This blog is intended to go along with Population: An Introduction to Concepts and Issues, by John R. Weeks, published by Cengage Learning. The latest edition is the 12th (it came out in 2015), but this blog is meant to complement any edition of the book by showing the way in which demographic issues are regularly in the news.

If you are a user of my textbook and would like to suggest a blog post idea, please email me at: john.weeks@sdsu.edu

Tuesday, October 12, 2010

Where the Hungry Are

There was a considerable amount of attention given to issues like poverty and hunger in the run-up to the recent United Nations summit on progress toward the MDGs. As usual, the talk dies down after the big meeting is over. However, the International Food Policy Research Institute (IFPRI) in Washington, DC, has kept the issue on the table with a new report detailing where the hungry nations are. The list is predictable, because it is the same group of countries with high mortality and high fertility. Nonetheless, it is instructive to be reminded:
The 10 countries with the worst levels of hunger -- all "extremely alarming" or "alarming" -- starting with the worst off, were Democratic Republic of the Congo, Burundi, Eritrea, Chad, Ethiopia, Sierra Leone, Haiti, Comoros, Madagascar, and the Central African Republic.

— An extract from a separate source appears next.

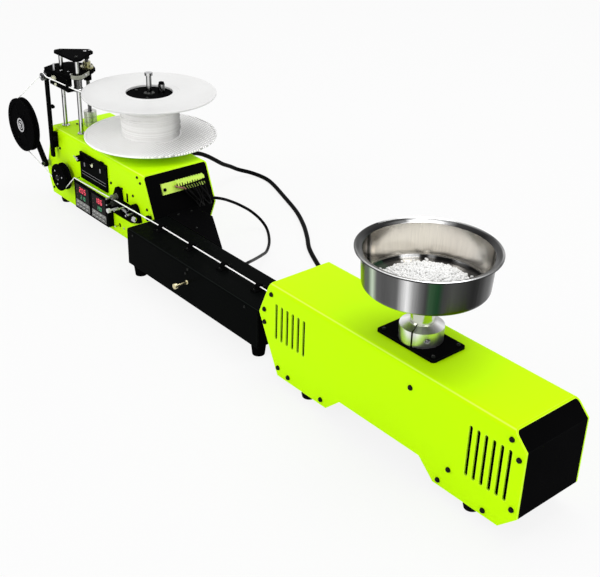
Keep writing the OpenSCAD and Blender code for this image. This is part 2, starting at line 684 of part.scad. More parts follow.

In South Asia, the low nutritional, educational and social status of women leads to a higher number of underweight children, the report states.
In sub-Saharan Africa, war and instability and high rates of HIV and AIDS are cited as leading to high child mortality.
The IFPRI website has excellent map visualization resources to allow you see where the hungry nations are, based on their global hunger index (GHI).